The fight against terror based asymmetric threat requires us to look at the need to strengthen our intelligence architecture both at tactical and strategic levels to formulate a cohesive response strategy to counter the threat. The current means of intelligence gathering have proved inadequate to respond to the threat of terrorism essentially due to apprehensions of a defensive mindset. The availability of this essential resource needs exploitation through setting up of specialized intelligence outfits, raised, equipped and trained appropriately and to be used in an offensive manner. It is to be clearly understood that intelligence is a specialized activity requiring development of expertise honed over a period of time by acquiring specific skills and capabilities. ‘One size fits all’ is not the answer to man specialized units; therefore selection, training, expertise and suitability for tenanting an appointment in such an outfit become crucial.

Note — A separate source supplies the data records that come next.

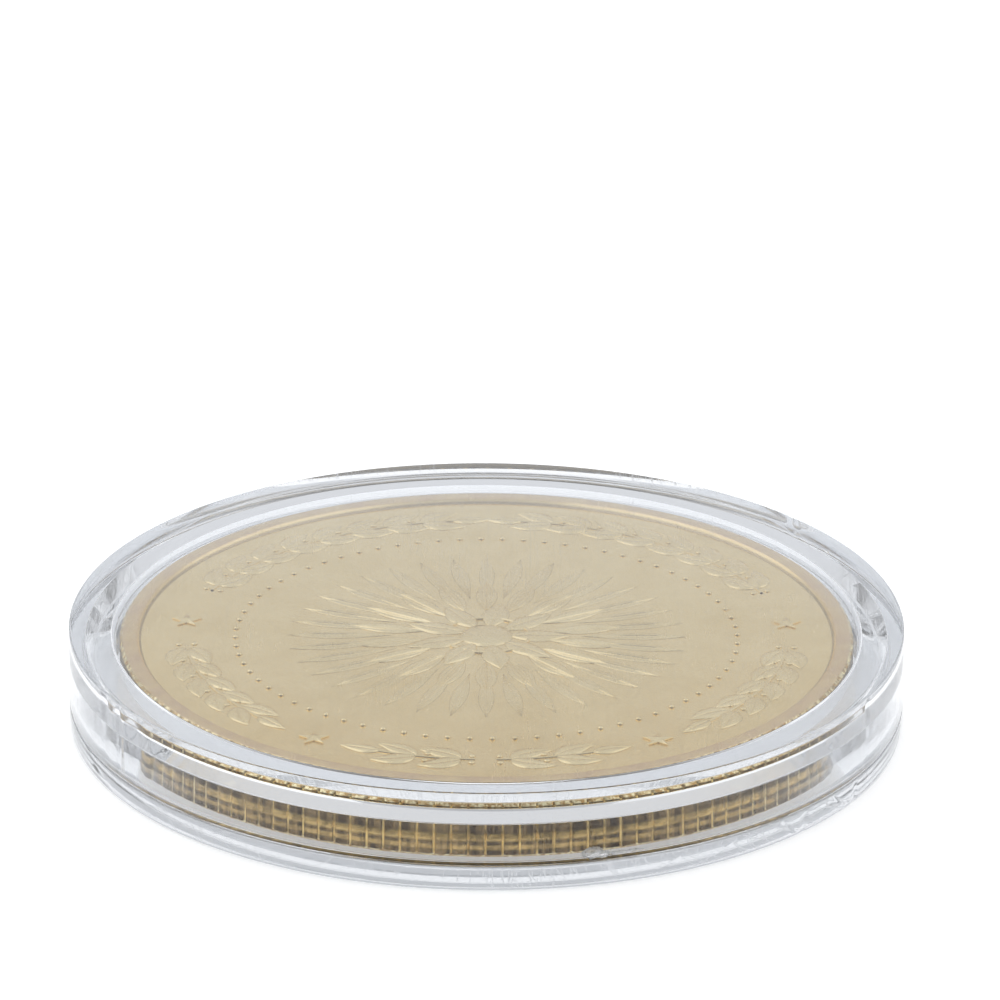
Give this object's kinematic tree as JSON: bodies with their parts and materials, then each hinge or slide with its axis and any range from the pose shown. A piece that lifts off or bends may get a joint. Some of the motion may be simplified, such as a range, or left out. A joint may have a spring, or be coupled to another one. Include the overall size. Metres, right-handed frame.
{
  "type": "coin capsule",
  "caption": "Round clear two-piece press-fit capsule closed over a gold-coloured coin with a raised rim and a reeded edge.",
  "frame": {"origin": "centre of the capsule's underside, on the axis of all three turned pieces", "axes": "+Z is the common axis of the base, coin and lid and points up through the lid; X and Y lie across the capsule, with -Y towards the viewer"},
  "size_m": [0.0456, 0.0456, 0.0057],
  "materials": {
    "clear_plastic": "clear, polished, with fine hairline scratches",
    "gold_plate": "struck and gold-plated, satin on the relief and brighter on the rim and reeds"
  },
  "bodies": {
    "base": {"capsule_base": "clear_plastic"},
    "lid": {"capsule_lid": "clear_plastic"},
    "coin": {"coin": "gold_plate"}
  },
  "joints": [
    {"name": "lid_lift", "type": "slide", "parent": "base", "child": "lid", "axis": [0, 0, 1], "range_m": [0, 0.03]},
    {"name": "coin_lift", "type": "slide", "parent": "base", "child": "coin", "axis": [0, 0, 1], "range_m": [0, 0.015]}
  ],
  "couplings": [
    {"joint": "coin_lift", "follows": "lid_lift", "ratio": 0.5}
  ]
}
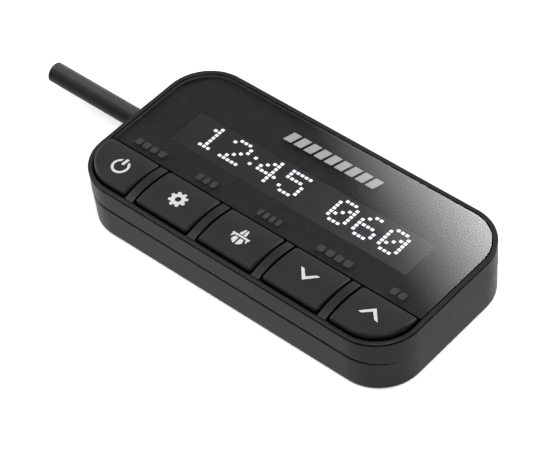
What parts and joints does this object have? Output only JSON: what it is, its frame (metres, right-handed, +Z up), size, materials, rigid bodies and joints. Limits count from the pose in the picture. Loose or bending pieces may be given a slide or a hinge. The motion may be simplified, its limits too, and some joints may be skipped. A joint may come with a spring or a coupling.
{
  "type": "radar detector display module",
  "caption": "Low rounded box with a glossy display window, a row of push keys with icons along its front edge, and a lead leaving one end.",
  "frame": {"origin": "centre of the adhesive face that rests on the dashboard, under the centre of the body", "axes": "+Z up out of the window, +X along the length away from the lead, +Y from the keys towards the window side"},
  "size_m": [0.1001, 0.037, 0.0135],
  "materials": {
    "housing_plastic": "fine satin texture",
    "window_glass": "polished smoked window",
    "mask_print": "matt black print",
    "black_foam": "closed-cell foam with adhesive",
    "display_glass": "dark display glass",
    "inner_plastic": "moulded",
    "ribbon_film": "amber film",
    "connector_plastic": "moulded",
    "board_green": "solder mask",
    "switch_metal": "thin sheet",
    "lamp_body": "clear resin",
    "chip_black": "moulded",
    "tinned_metal": "tinned",
    "ferrite": "sintered",
    "ceramic_tan": "fired",
    "cable_rubber": "satin jacket",
    "copper": "bare copper",
    "wire_red": "insulation",
    "wire_black": "insulation",
    "wire_white": "insulation",
    "wire_yellow": "insulation",
    "screw_steel": "black zinc",
    "key_plastic": "satin",
    "icon_white": "translucent white",
    "plunger_plastic": "moulded"
  },
  "bodies": {
    "housing": {"adhesive_pad": "black_foam", "buzzer": "chip_black", "cable_grommet": "cable_rubber", "cable_header": "connector_plastic", "cable_jacket": "cable_rubber", "cable_plug": "connector_plastic", "chip_capacitors": "ceramic_tan", "chip_resistors": "chip_black", "clock_crystal": "tinned_metal", "controller_chip": "chip_black", "controller_leads": "tinned_metal", "display_back_glass": "display_glass", "display_front_glass": "display_glass", "display_holder": "inner_plastic", "display_ribbon": "ribbon_film", "display_window": "window_glass", "header_pins": "tinned_metal", "housing_screws": "screw_steel", "key_lamps": "lamp_body", "lower_housing": "housing_plastic", "main_board": "board_green", "power_inductor": "ferrite", "ribbon_connector": "connector_plastic", "switch_bodies": "switch_metal", "upper_housing": "housing_plastic", "voltage_regulator": "chip_black", "window_adhesive": "black_foam", "window_mask": "mask_print", "wire_black": "wire_black", "wire_cores": "copper", "wire_red": "wire_red", "wire_white": "wire_white", "wire_yellow": "wire_yellow"},
    "power_key": {"key_power": "key_plastic", "icon_power": "icon_white", "plunger_power": "plunger_plastic"},
    "settings_key": {"key_settings": "key_plastic", "icon_settings": "icon_white", "plunger_settings": "plunger_plastic"},
    "road_key": {"key_road": "key_plastic", "icon_road": "icon_white", "plunger_road": "plunger_plastic"},
    "down_key": {"key_down": "key_plastic", "icon_down": "icon_white", "plunger_down": "plunger_plastic"},
    "up_key": {"key_up": "key_plastic", "icon_up": "icon_white", "plunger_up": "plunger_plastic"}
  },
  "joints": [
    {"name": "power_press", "type": "slide", "parent": "housing", "child": "power_key", "axis": [0, 0, -1], "range_m": [0, 0.0004], "stiffness_N_per_m": 400},
    {"name": "settings_press", "type": "slide", "parent": "housing", "child": "settings_key", "axis": [0, 0, -1], "range_m": [0, 0.0004], "stiffness_N_per_m": 400},
    {"name": "road_press", "type": "slide", "parent": "housing", "child": "road_key", "axis": [0, 0, -1], "range_m": [0, 0.0004], "stiffness_N_per_m": 400},
    {"name": "down_press", "type": "slide", "parent": "housing", "child": "down_key", "axis": [0, 0, -1], "range_m": [0, 0.0004], "stiffness_N_per_m": 400},
    {"name": "up_press", "type": "slide", "parent": "housing", "child": "up_key", "axis": [0, 0, -1], "range_m": [0, 0.0004], "stiffness_N_per_m": 400}
  ]
}
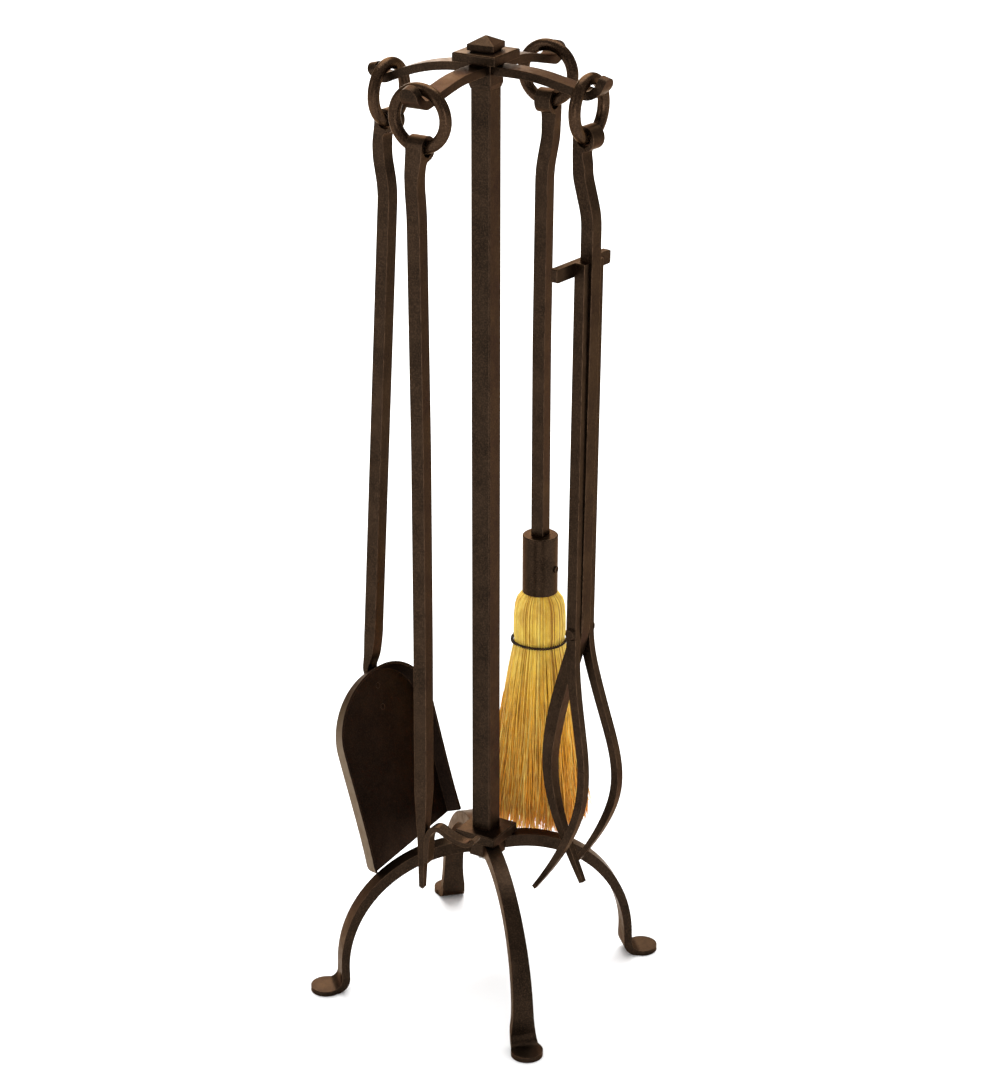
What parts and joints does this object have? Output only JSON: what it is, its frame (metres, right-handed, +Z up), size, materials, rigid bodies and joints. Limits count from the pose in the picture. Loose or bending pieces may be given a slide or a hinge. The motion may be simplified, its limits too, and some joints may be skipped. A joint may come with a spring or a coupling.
{
  "type": "fireplace tool set",
  "caption": "Forged stand on arched legs that carries a poker, shovel, broom and tongs, each hung from an arm by a round ring.",
  "frame": {"origin": "on the floor, on the axis of the post", "axes": "+Z up the post, +X along the tongs arm, +Y along the broom arm"},
  "size_m": [0.2336, 0.243, 0.813],
  "materials": {
    "post": "hand-forged surface under a dark bronze coating",
    "top_block": "hand-forged surface under a dark bronze coating",
    "cap_plate": "hand-forged surface under a dark bronze coating",
    "finial": "hand-forged surface under a dark bronze coating",
    "finial_stud": "plain zinc-plated steel",
    "base_plate": "hand-forged surface under a dark bronze coating",
    "base_block": "hand-forged surface under a dark bronze coating",
    "base_bolt": "plain zinc-plated steel",
    "base_washer": "plain zinc-plated steel",
    "leg_front": "hand-forged surface under a dark bronze coating",
    "leg_right": "hand-forged surface under a dark bronze coating",
    "leg_back": "hand-forged surface under a dark bronze coating",
    "leg_left": "hand-forged surface under a dark bronze coating",
    "tongs_arm": "hand-forged surface under a dark bronze coating",
    "broom_arm": "hand-forged surface under a dark bronze coating",
    "shovel_arm": "hand-forged surface under a dark bronze coating",
    "poker_arm": "hand-forged surface under a dark bronze coating",
    "tongs_ring": "hand-forged surface under a dark bronze coating",
    "tongs_main_bar": "hand-forged surface under a dark bronze coating",
    "tongs_lever_front": "hand-forged surface under a dark bronze coating",
    "tongs_lever_rear": "hand-forged surface under a dark bronze coating",
    "tongs_crossbar": "hand-forged surface under a dark bronze coating",
    "tongs_rivet": "hand-forged surface under a dark bronze coating",
    "broom_ring": "hand-forged surface under a dark bronze coating",
    "broom_shaft": "hand-forged surface under a dark bronze coating",
    "broom_ferrule": "hand-forged surface under a dark bronze coating",
    "broom_set_screw": "hand-forged surface under a dark bronze coating",
    "broom_straw": "dry broomcorn straw",
    "broom_twine": "dark twisted binding",
    "shovel_ring": "hand-forged surface under a dark bronze coating",
    "shovel_shaft": "hand-forged surface under a dark bronze coating",
    "shovel_pan": "dark bronze coating, near black inside",
    "shovel_rivets": "hand-forged surface under a dark bronze coating",
    "poker_ring": "hand-forged surface under a dark bronze coating",
    "poker_shaft": "hand-forged surface under a dark bronze coating",
    "poker_hook": "hand-forged surface under a dark bronze coating"
  },
  "bodies": {
    "stand": {"post": "post", "top_block": "top_block", "cap_plate": "cap_plate", "finial": "finial", "finial_stud": "finial_stud", "base_plate": "base_plate", "base_block": "base_block", "base_bolt": "base_bolt", "base_washer": "base_washer", "leg_front": "leg_front", "leg_right": "leg_right", "leg_back": "leg_back", "leg_left": "leg_left", "tongs_arm": "tongs_arm", "broom_arm": "broom_arm", "shovel_arm": "shovel_arm", "poker_arm": "poker_arm"},
    "tongs_hanger": {"tongs_ring": "tongs_ring"},
    "tongs": {"tongs_main_bar": "tongs_main_bar"},
    "tongs_lever": {"tongs_lever_front": "tongs_lever_front", "tongs_lever_rear": "tongs_lever_rear", "tongs_crossbar": "tongs_crossbar", "tongs_rivet": "tongs_rivet"},
    "broom_hanger": {"broom_ring": "broom_ring"},
    "broom": {"broom_shaft": "broom_shaft", "broom_ferrule": "broom_ferrule", "broom_set_screw": "broom_set_screw", "broom_bristles": "broom_straw", "broom_twine": "broom_twine"},
    "shovel_hanger": {"shovel_ring": "shovel_ring"},
    "shovel": {"shovel_shaft": "shovel_shaft", "shovel_pan": "shovel_pan", "shovel_rivets": "shovel_rivets"},
    "poker_hanger": {"poker_ring": "poker_ring"},
    "poker": {"poker_shaft": "poker_shaft", "poker_hook": "poker_hook"}
  },
  "joints": [
    {"name": "tongs_lift", "type": "slide", "parent": "stand", "child": "tongs_hanger", "axis": [0.6293, 0, 0.7771], "range_m": [0, 0.16]},
    {"name": "tongs_swing", "type": "hinge", "parent": "tongs_hanger", "child": "tongs", "pos_m": [0.09, 0, 0.74625], "axis": [-0.1219, -0.9925, 0], "range_deg": [-2, 30]},
    {"name": "broom_lift", "type": "slide", "parent": "stand", "child": "broom_hanger", "axis": [0, 0.6293, 0.7771], "range_m": [0, 0.16]},
    {"name": "broom_swing", "type": "hinge", "parent": "broom_hanger", "child": "broom", "pos_m": [0, 0.0945, 0.74275], "axis": [1, 0, 0], "range_deg": [-0.4, 30]},
    {"name": "shovel_lift", "type": "slide", "parent": "stand", "child": "shovel_hanger", "axis": [-0.6293, 0, 0.7771], "range_m": [0, 0.16]},
    {"name": "shovel_swing", "type": "hinge", "parent": "shovel_hanger", "child": "shovel", "pos_m": [-0.0878, 0, 0.73625], "axis": [0.0872, 0.9962, 0], "range_deg": [0, 30]},
    {"name": "poker_lift", "type": "slide", "parent": "stand", "child": "poker_hanger", "axis": [0, -0.6293, 0.7771], "range_m": [0, 0.16]},
    {"name": "poker_swing", "type": "hinge", "parent": "poker_hanger", "child": "poker", "pos_m": [0, -0.0939, 0.74725], "axis": [-1, 0, 0], "range_deg": [-2, 30]},
    {"name": "tongs_open", "type": "hinge", "parent": "tongs", "child": "tongs_lever", "pos_m": [0.08821, 0.00022, 0.34125], "axis": [-0.1219, -0.9925, 0], "range_deg": [0, 10]}
  ]
}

At a different plane it has to be appreciated that intelligence gathering is a legitimate activity and its resources must be utilized to safeguard national interests. The actions and activities therefore have to be in line with laid out national goals. In context of terrorism, its manifestation, identification of perpetuators, preparation of threats analysis, identifying vulnerabilities and elimination of terrorists are crucial for success at tactical as well at strategic levels.
The need for reforms in intelligence gathering has been accepted by numerous committees over a period of time starting with Kargil Review Committee and its follow up by a Group of Ministers. The Naresh Chandra committee also proposed changes for optimizing potential of intelligence apparatus with emphasis on close coordination, need to overcome conflict within and between various agencies. The old adage of “Need to Know” has to be replaced with “Need to Share”. In spite of the need to reform we continue to argue against creating better structures to overcome hindrances in our intelligence functioning.
Indian Army is at the forefront tackling the threat from terrorism. It needs to better utilize a potent force multiplier available at its disposal and create specialized units for intelligence gathering and exploiting its capabilities for maximum effect. The Defence Minister has indicated to the potential of Military Intelligence. It is time the capabilities are fully exploited towards achievement of overall national effort to eliminate terrorism.